The water is collected, filtered to remove the worst of the contamination, and then stored in over 1,000 huge tanks and ponds on the site. To date, more that half a million tonnes of radioactive water have accumulated.
But not surprisingly, given the scale of the operations, there have been leaks. A series of accidental discharges were reported in March and April 2013, the largest being 120 tonnes.
In June 2013, it was revealed that groundwater next to one of the reactors was contaminated. In August, 300 tonnes of radioactive water leaked from a tank and polluted soil.
There was another mishap in February this year, when 102 tonnes of contaminated water leaked from another tank. One solution to help combat the problem dreamt up by engineers stretches the limits of technology.
They are trying to create a 1,500-metre “ice wall” around the reactors in an attempt to reduce groundwater contamination. They are sinking a series of pipes 30-40 metres into the ground, and pumping liquid nitrogen through them to freeze groundwater into a contamination barrier.
Experts point out, however, that this may not work and, if it does, it will require large amounts of power over a long period to keep the water frozen. “I don’t know whether the technology is ready,” says Yukiteru Naka, who’s been a nuclear engineer at Fukushima for 40 years.
The techniques are “very sensitive and very difficult” and there are “many concerns” about how to monitor the effectiveness of such a large ice wall, he warns.

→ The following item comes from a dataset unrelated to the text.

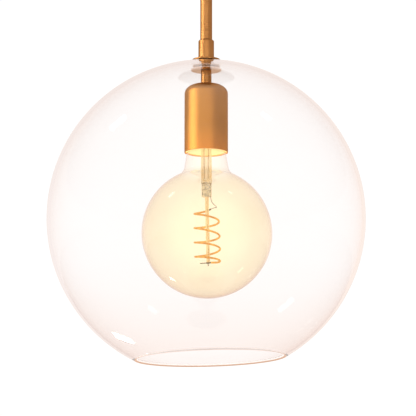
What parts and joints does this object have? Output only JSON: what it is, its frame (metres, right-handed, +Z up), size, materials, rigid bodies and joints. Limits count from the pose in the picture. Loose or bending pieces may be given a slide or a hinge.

At the fourth reactor, the fear has been that some of the 1,500 hot and highly radioactive fuel rods stored there would lose their cooling water. If they were exposed to the air, they could start disgorging large clouds of dangerous radioactivity over Japan.
According to Naka, work to remove the fuel rods is now “almost finished”. The Fukushima Daiichi reactors are also continually discharging radioactivity into the air, though at much lower levels than during the accident.
Naka estimates it will be at least another 30 years before all the reactors are rendered safe. One problem is an increasingly acute shortage of skilled clean-up workers, he says, because they keep having to be replaced so they don’t exceed radiation safety limits.
The nightmare scenario is another earthquake, Naka suggests. The water tanks and other facilities installed since the accident in March 2011 lack foundations and supports, he points out.
“They are unstable if there’s another earthquake,” he says. “Piping and tanks systems are usually built to high regulations, but for these no attention was paid to the law. It’s only a temporary system.”